Yeah! It's similar, though not quite the same. We aren't sick, pedophilia isn't a mental illness. You can treat and cure drug addiction, but we aren't addicted to anything. We have a sexual attraction. Often, therapy looks like helping us to accept our attractions and ourselves for who we are. There may be other elements too, like victim empathy and things like that for pedophiles who struggle with impulse control, but on the whole it's acceptance. Many of us start out pretty revolted with our attractions just like an everyday teleiophile would if they suddenly woke up and found themselves attracted to children.

[–] [email protected] 5 points 8 months ago

Thanks so much, and I'm not offended. A lot of people think it's a mental illness. Two friends were totally shocked when I said I didn't need therapy for it. "WHAT DO YOU MEAN YOU DON'T NEED THERAPY? MAYBE THERE'S SOME WAY TO REATTACH YOUR ATTRACTIONS TO SOMETHING NORMAL!" Conversion therapy doesn't work for gay people or for pedophiles.

Anyway, I really appreciate you.

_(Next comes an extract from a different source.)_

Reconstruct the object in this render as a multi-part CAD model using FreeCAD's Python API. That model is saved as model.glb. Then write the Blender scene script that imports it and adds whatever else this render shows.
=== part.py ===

You stay strong too!

[–] [email protected] 8 points 8 months ago (2 children)

Hey! I'm not OP, but I am also a pedophile. Thank you so much! I do want to just point out that while we may be mentally ill in some ways (chronic depression for me), pedophilia isn't one. It's simply our sexuality. The DSM does list pedophilic disorder, which is if our attractions cause us distress, but that's not the case for me anymore.

I really appreciate your input, though! Thanks! I wish you the best!

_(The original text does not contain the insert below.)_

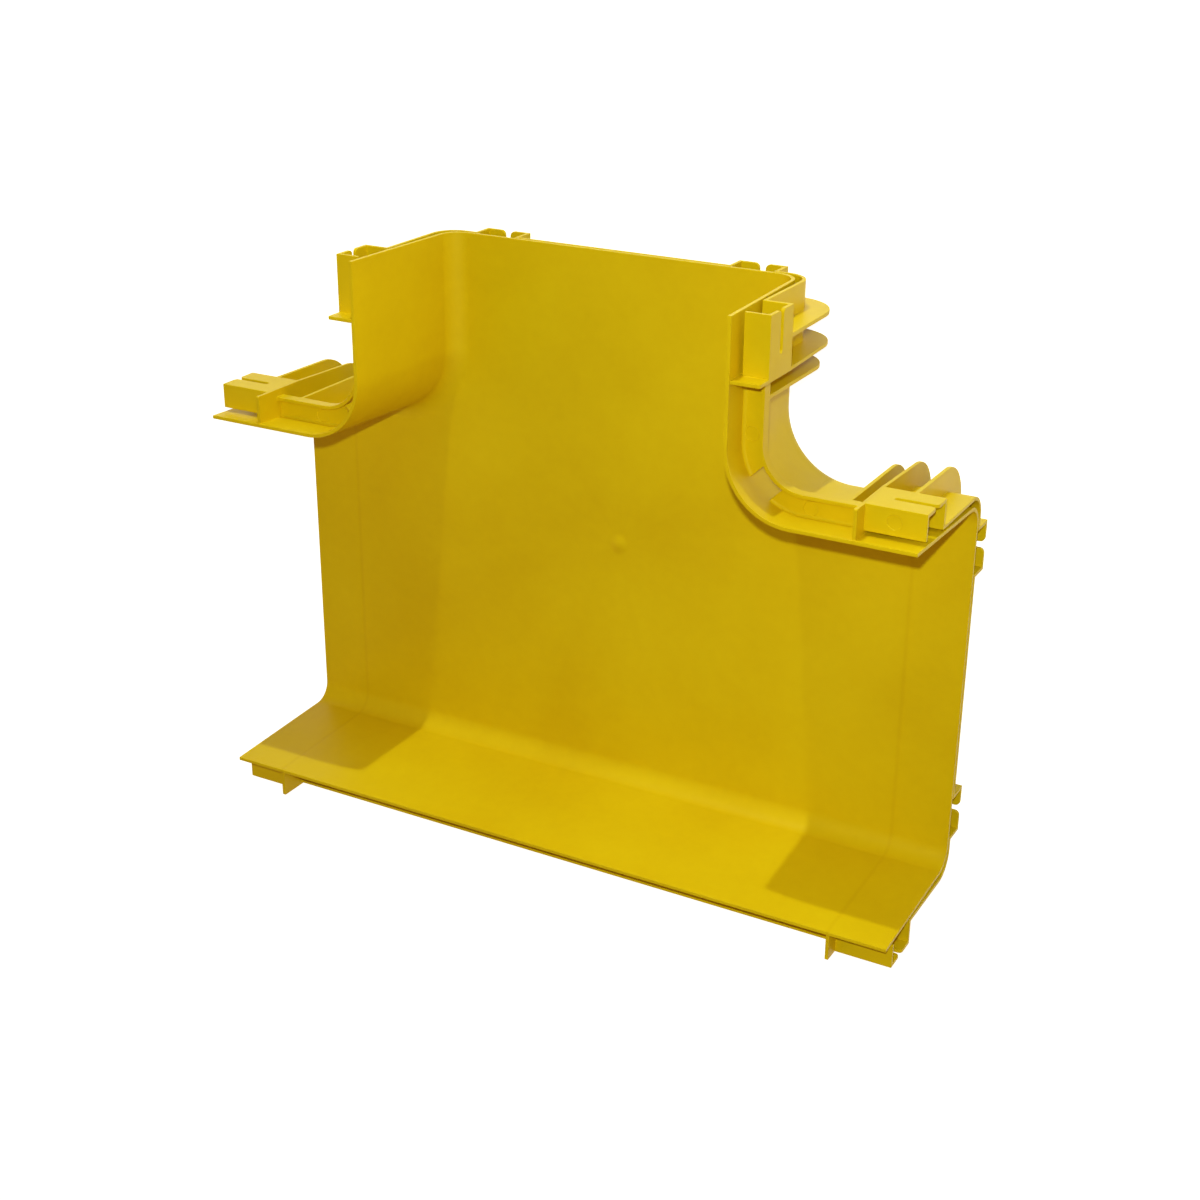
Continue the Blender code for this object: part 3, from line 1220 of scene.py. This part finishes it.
@dataclass(frozen=True)
class Studio:
    """Pale floor, lights and camera of a plain product picture."""

    floor_size: float = 12.0
    floor_albedo: float = 0.80
    floor_glow: float = 0.95
    branch_lamp: Place = (0.005, 1.330, 0.231)
    branch_power: float = 26.8
    branch_radius: float = 0.010
    front_lamp: Place = (0.505, 0.493, 0.982)
    front_power: float = 27.4
    front_radius: float = 0.011
    lamp_colour: Colour = (0.87, 1.0, 0.62)
    sky_plain: float = 0.03
    sky_right: Colour = (0.71, 0.46, 0.36)
    sky_left: Colour = (1.42, 0.97, 0.30)
    sky_behind: Colour = (0.12, 0.08, 0.05)
    camera_place: Place = (0.5209, 0.4326, 0.9826)
    camera_forward: Place = (-0.44319, -0.39474, -0.80483)
    camera_right: Place = (0.87597, 0.0, -0.48236)
    camera_roll: float = 0.47
    lens: float = 55.9
    sensor: float = 36.0

    def build(self) -> None:
        """Set up everything round the tee."""
        self.floor()
        self.world()
        self.lamp("branch_lamp", self.branch_lamp, self.branch_power, self.branch_radius)
        self.lamp("front_lamp", self.front_lamp, self.front_power, self.front_radius)
        self.camera()
        bpy.context.scene.view_settings.view_transform = "Standard"

    def floor(self) -> None:
        """Pale floor that the tee stands on, clear when it is seen from below."""
        half = self.floor_size / 2
        bm = bmesh.new()
        bmesh.ops.create_grid(bm, x_segments=1, y_segments=1, size=half)
        made = new_object("floor", bm)
        material = bpy.data.materials.new("floor_paint")
        material.use_nodes = True
        tree = Tree(material.node_tree)
        path = tree.node("ShaderNodeLightPath")
        mirrored_rays = path.out("Is Glossy Ray").larger(path.out("Is Transmission Ray"))
        seen = mirrored_rays.larger(path.out("Is Camera Ray"))
        paint = tree.node("ShaderNodeBsdfDiffuse", Color=(self.floor_albedo,) * 3 + (1.0,))
        glow = tree.node("ShaderNodeEmission", Strength=self.floor_glow)
        bright = tree.node("ShaderNodeAddShader", socket_0=paint, socket_1=glow)
        front = tree.node("ShaderNodeMixShader", socket_0=seen, socket_1=paint, socket_2=bright)
        clear = tree.node("ShaderNodeBsdfTransparent")
        back = tree.node("ShaderNodeNewGeometry").out("Backfacing")
        both = tree.node("ShaderNodeMixShader", socket_0=back, socket_1=front, socket_2=clear)
        tree.node("ShaderNodeOutputMaterial", Surface=both)
        made.data.materials.append(material)

    def world(self) -> None:
        """Soft, warm panels to the left and right, and a weak one at the back."""
        world = bpy.data.worlds.new("studio")
        world.use_nodes = True
        bpy.context.scene.world = world
        tree = Tree(world.node_tree)
        around = tree.node("ShaderNodeTexCoord").out("Generated")
        aim = tree.node("ShaderNodeSeparateXYZ", Vector=around)
        right = self.panel(tree, aim.out("X"), self.sky_right)
        left = self.panel(tree, 0.0 - aim.out("X"), self.sky_left)
        behind = self.panel(tree, 0.0 - aim.out("Y"), self.sky_behind)
        plain = (self.sky_plain,) * 3
        settings = {"operation": "ADD"}
        sides = tree.node("ShaderNodeVectorMath", settings, socket_0=left, socket_1=right)
        rest = tree.node("ShaderNodeVectorMath", settings, socket_0=behind, socket_1=plain)
        colour = tree.node("ShaderNodeVectorMath", settings, socket_0=sides, socket_1=rest)
        shine = tree.node("ShaderNodeBackground", Color=colour, Strength=1.0)
        tree.node("ShaderNodeOutputWorld", Surface=shine)

    def panel(self, tree: Tree, towards: Socket, colour: Colour) -> Socket:
        """Light from one side, which fades with the square of the cosine.

        Args:
            tree: The world's tree.
            towards: Cosine between the direction and the panel's middle.
            colour: Colour of the panel at its middle.

        Returns:
            The panel's light in the direction.
        """
        facing = towards.larger(0.0)
        settings = {"operation": "SCALE"}
        return tree.node("ShaderNodeVectorMath", settings, socket_0=colour, Scale=facing * facing)

    def lamp(self, name: str, place: Place, power: float, radius: float) -> None:
        """Add one small, bare lamp.

        Args:
            name: Name of the lamp.
            place: Where it stands, in the row frame.
            power: Its power in watts.
            radius: Its radius, which softens its shadows.
        """
        bulb = bpy.data.lights.new(name, "POINT")
        bulb.energy = power
        bulb.color = self.lamp_colour
        bulb.shadow_soft_size = radius
        made = bpy.data.objects.new(name, bulb)
        made.location = place
        bpy.context.scene.collection.objects.link(made)

    def camera(self) -> None:
        """Place the camera where the picture was taken from."""
        forward = Vector(self.camera_forward).normalized()
        right = Vector(self.camera_right).normalized()
        up = right.cross(forward)
        roll = math.radians(self.camera_roll)
        turned = right * math.cos(roll) + up * math.sin(roll)
        raised = up * math.cos(roll) - right * math.sin(roll)
        camera = bpy.data.cameras.new("camera")
        camera.lens = self.lens
        camera.sensor_width = self.sensor
        made = bpy.data.objects.new("camera", camera)
        basis = Matrix((turned, raised, -forward)).transposed().to_4x4()
        made.matrix_world = Matrix.Translation(self.camera_place) @ basis
        bpy.context.scene.collection.objects.link(made)
        bpy.context.scene.camera = made


def report(made: Object) -> None:
    """Log a finished piece's size and number of triangles.

    Args:
        made: The piece.
    """
    triangles = sum(len(face.vertices) - 2 for face in made.data.polygons)
    size = [round(1000 * edge, 1) for edge in made.dimensions]
    log.info("%s: %d triangles, %s mm", made.name, triangles, size)


def main() -> None:
    """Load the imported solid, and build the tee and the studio."""
    logging.basicConfig(level=logging.INFO, format="%(name)s: %(message)s")
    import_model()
    tee = RacewayTee(*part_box(NODE)).build()
    tee.name = "moulding"
    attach(tee, BODY)
    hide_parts(NODE)
    report(tee)
    Studio().build()


if __name__ == "__main__":
    main()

[–] [email protected] 5 points 8 months ago
[–] [email protected] 15 points 8 months ago (2 children)

Hi there! I'm not OP, but I am also a pedophile.

I'm going to "yes, and" you on your first point there: the primary focus should be on protecting children, and one of the best ways to do that is by providing support to pedophiles. Many pedophiles discover their attractions between the ages of 12 and 17. Most of them never talk about it with anyone (I certainly didn't). According to research, this puts them at increased risk of commiting a contact offense against a child. It also I creases the risk of suicide. Many teen pedophiles kill themselves when they realize what they're attracted to. Getting support, either from a therapist or from anti-contact peers, diminishes those risks significantly.

You are correct that the way society is currently designed, a lot of the ways we "protect children" has nothing to do with protecting children and everything to do with persecuting pedophiles. Society would much rather have us incarcerated, or better yet dead. It would solve the problem of our existence pretty cleanly. But that's not realistic, and people only want that for the unknown boogeyman idea of a pedophile. Not for their son or daughter or cousin or parent or friend.

Your comparison to veganism is apt. Anti-contact MAPs are content with using ethical, non-harmful outlets that don't hurt anyone.

Thank you for your sympathy (you said to OP, put presumably to all pedophiles), but I'm not sad about what I am anymore. It's been a very painful journey, but it's shaped me into a very kind, empathetic, caring person. I am happy with who I am.

[–] [email protected] 8 points 8 months ago (3 children)

lol, thank you. People tend to think of us as morally bankrupt with out of control sexual impulses and urges. The truth is that... we're people just like you in many ways. Different in some, but fundamentally the same. We need help and support and acceptance the same as anyone else.